Bot detection
Annotates events with user.botScore (0-99, higher = more bot) and user.agentScore (0-99, higher = more AI agent). Optionally writes user.agentProduct (matched UA substring). Never drops events — destinations filter via mapping.
Installation
- Integrated
- Bundled
Configuration
This transformer uses the standard transformer config wrapper (consent, data, env, id, ...). For the shared fields see transformer configuration. Package-specific fields live under config.settings and are listed below.
Settings
| Property | Type | Description | More |
|---|---|---|---|
input | input | Input signal sources, resolved via getMappingValue against { event, ingest }. v1 only reads userAgent; other fields reserved for v1.1 header heuristics. | |
userAgent | any | array | ||
ip | any | array | ||
acceptLanguage | any | array | ||
acceptEncoding | any | array | ||
secFetchSite | any | array | ||
secFetchMode | any | array | ||
secFetchDest | any | array | ||
secFetchUser | any | array | ||
secChUa | any | array | ||
secChUaMobile | any | array | ||
secChUaPlatform | any | array | ||
output | output | Output paths for bot/agent annotations. | |
botScore | string | Path for bot score (0-99, higher = more bot). Default: "user.botScore". Use "ingest.*" to route to pipeline scratch instead of the event. Empty string or omit = skip. | |
agentScore | string | Path for AI agent score (0-99). v1 emits 0 (no match) or 95 (UA-map match). Default: "user.agentScore". | |
agentProduct | string | Path for matched UA substring (e.g. "ChatGPT-User"). Off by default — set to enable. |
Mapping
This package does not define custom rule-level settings. For the standard rule fields (consent, condition, data, batch, name, policy) see mapping.
Examples
ChatGPT-User (user-action AI)
A real human routed an AI to fetch this page. botScore high but lower than crawlers — agentProduct lets destinations keep this traffic.
GPTBot training crawler
OpenAI training crawler. Both botScore and agentScore are high.
Human visitor (Chrome)
Modern Chrome UA. No bot or agent signals.
Source prerequisite
The transformer reads userAgent from ctx.ingest (default path ingest.userAgent). The upstream server source must populate it via config.ingest. Without it, every event scores 70 (missing-UA baseline).
Detection layers (v1)
- isbot — catches curl, wget, python-requests, headless Chrome defaults, well-known crawlers.

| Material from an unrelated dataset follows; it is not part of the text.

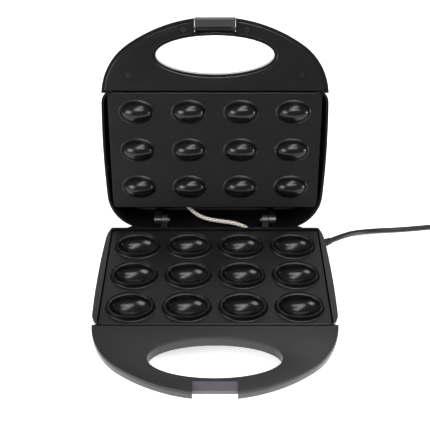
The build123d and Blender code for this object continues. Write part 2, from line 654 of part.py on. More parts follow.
def plug_pins():
    x, y, z = PLUG_START
    end = y + PLUG_LENGTH
    pins = []
    for side in (1, -1):
        pin = Pos(x + side * PLUG_PIN_PITCH / 2, end + PLUG_PIN_LENGTH / 2 - 3, z) * Rot(90, 0, 0)
        pin *= Cylinder(PLUG_PIN_R, PLUG_PIN_LENGTH + 6)
        pins.append(chamfer(pin.edges().sort_by(Axis.Y)[-1], 0.8))
    return group(pins)


def base_wiring():
    """Leads inside the base, from the cord's inner end to the terminals and the elements."""
    x0, x1, y0, y1, z0, z1 = TERMINALS
    mid = (z0 + z1) / 2 - 1
    frame = exit_frame()
    inner = frame.origin - frame.z_dir * TAIL_INSET
    bend = inner - frame.z_dir * 9.0
    tail = [(inner.X, inner.Y, inner.Z), (bend.X, bend.Y, bend.Z), (76.0, 58.0, mid),
            (x1 + 0.5, 60.0, mid)]
    pin_x = -ELEMENT_END_X + 1 - COLD_PIN_LENGTH
    z = element_z(PLATE_Z - PLATE_THICKNESS, -1)
    left = [(x0 - 0.5, 60.0, mid), (-60.0, 60.0, 12.0), (-88.0, 40.0, 14.0),
            (pin_x + 1, 26.0, 20.0), (pin_x + 1, ROW_PITCH / 2, z - COLD_PIN_R - WIRE_R)]
    lead = path_tube(tail, bend_radii(tail), CORD_R - 0.3)
    wire = path_tube(left, bend_radii(left), WIRE_R)
    return group([lead, wire])


# --- lid -------------------------------------------------------------------------------------------------
def lid_shell():
    tub = drafted(plan(0, TUB_FRONT_Y), LID_RIM_Z, LID_HEIGHT, 1)
    tub = fillet(tub.faces().sort_by(Axis.Z)[-1].edges(), EDGE_ROUND)
    inner = drafted(plan(WALL, TUB_FRONT_Y), LID_RIM_Z, LID_HEIGHT - WALL, 1)
    inner = fillet(inner.faces().sort_by(Axis.Z)[-1].edges(), EDGE_ROUND - WALL)
    grip = extrude(Pos(0, 0, LID_RIM_Z) * plan(), HANDLE_THICKNESS)
    grip = fillet(grip.faces().sort_by(Axis.Z)[-1].edges(), 3.5)
    grip -= block(-FAR, FAR, TUB_FRONT_Y + 4, FAR, 0, 100)
    trough = extrude(Pos(0, 0, LID_RIM_Z - 1) * plan(WALL), HANDLE_THICKNESS - WALL + 1)
    trough -= block(-FAR, FAR, TUB_FRONT_Y + 1, FAR, 0, 100)
    wall_a, wall_b = LID_GRIP_A + GRIP_WALL, LID_GRIP_B + GRIP_WALL
    trough -= oval(wall_a, wall_b, 0, GRIP_Y, 0, 100)
    shell = tub + grip - inner - trough
    seat = extrude(Pos(0, 0, LID_RIM_Z - 1) * plan(WALL), PANEL_THICKNESS + PANEL_FIT + 1)
    shell -= seat & block(-FAR, FAR, TUB_FRONT_Y - 2, PLATE_FRONT_Y, 0, 100)
    shell -= plate_pocket(LID_PLATE_Z - PLATE_FIT, LID_PLATE_Z + PLATE_THICKNESS + PLATE_FIT)
    shell -= oval(LID_GRIP_A, LID_GRIP_B, 0, GRIP_Y, 0, 100)
    slot, wall_y = LATCH_SLOT / 2, GRIP_Y - LID_GRIP_B - GRIP_WALL
    for side in (1, -1):
        cheek = block(*sorted((side * slot, side * (slot + CHEEK))), NOSE_Y + 2.3, wall_y + 1,
                      LID_RIM_Z, HANDLE_OVER_Z - 1)
        boss_x = sorted((side * slot, side * (slot + 4.5)))
        shell += cheek + rod_x(*boss_x, LATCH_PIVOT_Y, LATCH_PIVOT_Z, 2.6)
    shell -= block(-slot, slot, -FAR, wall_y - 0.6, 0, 100)
    shell -= rod_x(-slot - 3.6, slot + 3.6, LATCH_PIVOT_Y, LATCH_PIVOT_Z, LATCH_PIN_R + RUNNING_FIT)
    for x, y in PANEL_SCREWS:
        base_z = LID_RIM_Z + PANEL_THICKNESS
        shell += rod(x, y, base_z, HANDLE_OVER_Z - 1, PANEL_BOSS_R)
        shell -= rod(x, y, base_z - 1, base_z + PANEL_SCREW_LENGTH + 0.5,
                     PANEL_SCREW_R + THREAD_FIT)
    ear_in = BASE_EAR_X + BASE_EAR_WIDTH + EAR_GAP
    for side in (1, -1):
        ear_x = sorted((side * ear_in, side * (ear_in + LID_EAR_WIDTH)))
        rib = block(*ear_x, HINGE_Y - HINGE_EAR_R, 200, LID_RIM_Z + 1, LID_TOP_Z - EDGE_ROUND - 1)
        rib &= drafted(plan(WALL / 2), LID_RIM_Z, LID_HEIGHT, 1)
        rib += block(*ear_x, HINGE_Y - HINGE_EAR_R, HINGE_Y + HINGE_EAR_R, HINGE_Z, LID_RIM_Z + 2)
        shell += rib + rod_x(*ear_x, HINGE_Y, HINGE_Z, HINGE_EAR_R)
        shell -= rod_x(*ear_x, HINGE_Y, HINGE_Z, HINGE_PIN_R + RUNNING_FIT)
        shell -= rod(side * LAMP_X, LAMP_Y, 60, 100, LAMP_R + THREAD_FIT)
    for x, y in corners(78.0, 42.0):
        shell += rod(x, y, LID_SHIELD_Z + SHIELD_THICKNESS, LID_TOP_Z - 1, 4.0)
    return lid_open(shell)


def lid_handle_panel():
    a, b = LID_GRIP_A + GRIP_WALL + PANEL_FIT, LID_GRIP_B + GRIP_WALL + PANEL_FIT
    z1 = LID_RIM_Z + PANEL_THICKNESS
    panel = handle_panel(WALL + PANEL_FIT, a, b, LID_RIM_Z, z1)
    slot = LATCH_SLOT / 2 + CHEEK + PANEL_FIT
    panel -= block(-slot, slot, -FAR, GRIP_Y, 0, 100)
    low = panel.faces().sort_by(Axis.Z)[0]
    panel = fillet(low.edges().filter_by(GeomType.LINE, reverse=True), 1.0)
    for x, y in PANEL_SCREWS:
        panel -= rod(x, y, LID_RIM_Z - 1, LID_RIM_Z + PANEL_SEAT,
                     PANEL_SCREW_HEAD_R + 0.6)
        panel -= rod(x, y, LID_RIM_Z - 1, z1 + 1, PANEL_SCREW_R + 0.2)
    return lid_open(panel)


def lid_handle_screws():
    screws = []
    seat = LID_RIM_Z + PANEL_SEAT
    for x, y in PANEL_SCREWS:
        screw = rod(x, y, seat, seat + PANEL_SCREW_LENGTH, PANEL_SCREW_R)
        screw += rod(x, y, seat - 1.0, seat, PANEL_SCREW_HEAD_R)
        for angle in (0, 90):
            screw -= Pos(x, y, seat - 1.0) * Rot(0, 0, angle) * Box(3.4, 0.7, 1.0)
        screws.append(lid_open(screw))
    return group(screws)


def lid_plate_screws():
    head = LID_SHIELD_Z + SHIELD_THICKNESS
    return group([lid_open(plate_screw(x, y, head, head - 9)) for x, y in corners(BOSS_X, BOSS_Y)])


def lamp_lens(side):
    x = side * LAMP_X
    lens = rod(x, LAMP_Y, LID_TOP_Z - 5, LID_TOP_Z + 0.1, LAMP_R)
    cap = rod(x, LAMP_Y, LID_TOP_Z + 0.1, LID_TOP_Z + 2.0, LAMP_R + 1.2)
    cap = fillet(cap.faces().sort_by(Axis.Z)[-1].edges(), 1.7)
    return lid_open(lens + cap)


def neon_lamps():
    lamps = []
    for side in (1, -1):
        top = LID_TOP_Z - 5.1
        lamp = rod(side * LAMP_X, LAMP_Y, top - 9, top, LAMP_BODY_R)
        for lead in (1, -1):
            lamp += rod(side * LAMP_X + lead, LAMP_Y, top - 11.5, top - 9, 0.35)
        lamps.append(lid_open(lamp))
    return group(lamps)


def lid_wiring():
    """Leads behind the lid's heat shield, from the lamps and the element to the sleeve."""
    z = LID_SHIELD_Z + 6.0
    pin_x = -ELEMENT_END_X + 1 - COLD_PIN_LENGTH
    pin_z = element_z(LID_PLATE_Z + PLATE_THICKNESS, 1)
    one = [(0.0, LAMP_Y + 1, z), (-6.0, -10.0, z), (-20.0, 30.0, z), (-31.0, 58.0, z),
           (-33.0, 62.5, z - 3)]
    two = [(pin_x + 1, ROW_PITCH / 2, pin_z + COLD_PIN_R + WIRE_R), (pin_x + 1, 24.0, z),
           (-84.0, 46.0, z + 3), (-60.0, 56.0, z + 2), (-37.0, 62.5, z - 2)]
    return group([lid_open(path_tube(p, bend_radii(p), WIRE_R)) for p in (one, two)])


# --- latch --------------------------------------------------------------------------------------------------
def latch():
    half = LATCH_SLOT / 2 - LATCH_FIT
    front = NOSE_Y + 0.6
    hook_top = BASE_RIM_Z - CATCH_TOP_DROP - CATCH_LIP - HOOK_CLEARANCE
    low = hook_top - HOOK_THICKNESS
    face = block(-half, half, front, front + LATCH_WALL, low, HANDLE_OVER_Z)
    face = fillet(face.edges().filter_by(Axis.X).group_by(Axis.Y)[0], 1.3)
    top = block(-half, half, front + 1, LATCH_PIVOT_Y, HANDLE_OVER_Z - 1.5, HANDLE_OVER_Z)
    hook_half = NOTCH_WIDTH / 2 - 2 * NOTCH_FIT
    hook = block(-hook_half, hook_half, front + 1, front + LATCH_WALL + HOOK_REACH, low, hook_top)
    for side in (1, -1):
        narrow = sorted((side * (NOTCH_WIDTH / 2 - NOTCH_FIT), side * (half + 1)))
        face -= block(*narrow, front - 1, front + LATCH_WALL + 1, low - 1, LID_RIM_Z)
    body = face + top + hook
    room, room_r = LATCH_SPRING_ROOM
    body += rod_x(-half, half, LATCH_PIVOT_Y, LATCH_PIVOT_Z, LATCH_HUB_R)
    for side in (1, -1):
        web_x = sorted((side * room, side * half))
        body += block(*web_x, front + 1, LATCH_PIVOT_Y, LATCH_PIVOT_Z, HANDLE_OVER_Z - 1)
    body -= rod_x(-half - 1, half + 1, LATCH_PIVOT_Y, LATCH_PIVOT_Z, LATCH_PIN_R + RUNNING_FIT)
    body -= rod_x(-room, room, LATCH_PIVOT_Y, LATCH_PIVOT_Z, room_r)
    return lid_open(body)


def latch_pin():
    reach = LATCH_SLOT / 2 + 3.4
    return lid_open(rod_x(-reach, reach, LATCH_PIVOT_Y, LATCH_PIVOT_Z, LATCH_PIN_R))


def latch_spring():
    coil_r = LATCH_PIN_R + 0.25 + SPRING_WIRE_R
    helix = Helix(pitch=3 * SPRING_WIRE_R, height=SPRING_LENGTH, radius=coil_r)
    start = Plane(origin=helix @ 0, z_dir=helix % 0)
    coil = sweep(start * Circle(SPRING_WIRE_R), path=helix, is_frenet=True)
    coil = Rot(0, 90, 0) * Pos(0, 0, -SPRING_LENGTH / 2) * coil
    return lid_open(Pos(0, LATCH_PIVOT_Y, LATCH_PIVOT_Z) * coil)


# --- sleeve that crosses the hinge ------------------------------------------------------------------------------
def wire_sleeve():
    radii = bend_radii(SLEEVE_ROUTE)
    return path_tube(SLEEVE_ROUTE, radii, SLEEVE_R)


nodes = {
    "base_shell": base_shell(),
    "base_handle_panel": base_handle_panel(),
    "latch_catch": latch_catch(),
    "base_mould_plate": base_mould_plate(),
    "base_heating_element": heating_element(PLATE_Z - PLATE_THICKNESS, -1),
    "base_heat_shield": heat_shield(SHIELD_Z, 1),
    "base_plate_screws": group([
        plate_screw(x, y, FLOOR_Z, SHIELD_Z + 11) for x, y in corners(BOSS_X, BOSS_Y)]),
    "thermostat": thermostat(),
    "thermostat_screws": thermostat_screws(),
    "thermal_fuse": thermal_fuse(),
    "fuse_clip": fuse_clip(),
    "terminal_block": terminal_block(),
    "base_wiring": base_wiring(),
    "rubber_feet": rubber_feet(),
    "hinge_pins": hinge_pins(),
    "wire_sleeve": wire_sleeve(),
    "strain_relief": strain_relief(),
    "lid_shell": lid_shell(),
    "lid_handle_panel": lid_handle_panel(),
    "lid_handle_screws": lid_handle_screws(),
    "lid_mould_plate": lid_open(lid_mould_plate()),
    "lid_heating_element": lid_open(heating_element(LID_PLATE_Z + PLATE_THICKNESS, 1)),
    "lid_heat_shield": lid_open(heat_shield(LID_SHIELD_Z + SHIELD_THICKNESS, -1)),
    "lid_plate_screws": lid_plate_screws(),
    "lamp_lens_red": lamp_lens(-1),
    "lamp_lens_green": lamp_lens(1),
    "neon_lamps": neon_lamps(),
    "lid_wiring": lid_wiring(),
    "latch": latch(),
    "latch_pin": latch_pin(),
    "latch_spring": latch_spring(),
}
cord_nodes = {
    "power_cord": cord_tube("power_cord", cord_points()),
    "power_cord_coil": power_cord_coil(),
    "plug_lead": cord_tube("plug_lead", plug_cord_points()),
    "cord_tie": cord_tie(),
    "plug_body": plug_body(),
    "plug_pins": plug_pins(),
}

# The origin is on the table, under the centre of the open appliance without its cord.
boxes = [shape.bounding_box() for shape in nodes.values()]
middle_y = (min(b.min.Y for b in boxes) + max(b.max.Y for b in boxes)) / 2
print("middle_y", round(middle_y, 4))
for name, shape in {**nodes, **cord_nodes}.items():
    export_step(Pos(0, -middle_y, 0) * shape, f"parts/{name}.step")
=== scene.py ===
from math import cos, radians, sin, tau

import bmesh
import bpy
from mathutils import Matrix, Vector


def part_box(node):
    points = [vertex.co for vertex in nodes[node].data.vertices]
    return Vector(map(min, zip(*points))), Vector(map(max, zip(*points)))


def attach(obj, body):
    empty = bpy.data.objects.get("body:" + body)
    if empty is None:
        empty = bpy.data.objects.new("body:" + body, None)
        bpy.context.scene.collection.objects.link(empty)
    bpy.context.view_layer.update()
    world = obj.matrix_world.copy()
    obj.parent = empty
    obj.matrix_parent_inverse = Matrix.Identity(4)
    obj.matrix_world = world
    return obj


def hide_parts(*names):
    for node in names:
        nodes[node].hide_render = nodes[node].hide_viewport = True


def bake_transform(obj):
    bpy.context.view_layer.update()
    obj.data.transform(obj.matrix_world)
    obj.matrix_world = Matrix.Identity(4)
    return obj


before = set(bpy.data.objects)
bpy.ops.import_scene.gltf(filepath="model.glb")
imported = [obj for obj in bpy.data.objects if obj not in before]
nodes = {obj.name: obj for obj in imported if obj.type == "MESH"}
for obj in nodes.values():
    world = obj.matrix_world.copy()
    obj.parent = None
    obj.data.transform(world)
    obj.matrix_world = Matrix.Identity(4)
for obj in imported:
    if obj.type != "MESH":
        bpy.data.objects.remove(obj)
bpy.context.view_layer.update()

scene = bpy.context.scene
MM = 0.001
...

- Curated AI agent map — vendor self-declared UAs across OpenAI (GPTBot, ChatGPT-User, ChatGPT-Agent, OAI-SearchBot), Anthropic (ClaudeBot, Claude-User, Claude-SearchBot, Claude-Code, legacy anthropic-ai), Perplexity, Mistral, Meta (Meta-ExternalAgent, Meta-ExternalFetcher), Google (Google-CloudVertexBot, Google-Extended), Apple (Applebot-Extended), Amazon (Amazonbot), DuckDuckGo (DuckAssistBot), ByteDance (Bytespider), Common Crawl (CCBot).
Destination filtering recipes
Drop all bots: event.user.botScore > 50
Drop crawlers, keep user-action AI: event.user.botScore > 50 AND event.user.agentProduct NOT LIKE '%-User'
AI traffic report: event.user.agentScore > 50, grouped by event.user.agentProduct
Not in v1
Header consistency heuristics (Sec-Fetch / Sec-CH-UA / Accept-Language), ASN / datacenter-IP, reverse DNS verification, web-side runtime checks, behavioral signals, TLS / JA4. See the README's "Not in v1" section for the full roadmap.
Limits
Will not catch residential-proxy + stealth Chrome, CAPTCHA-solver farms, or real-browser-as-a-service. For that threat model use a commercial vendor (Cloudflare Bot Management, DataDome, HUMAN).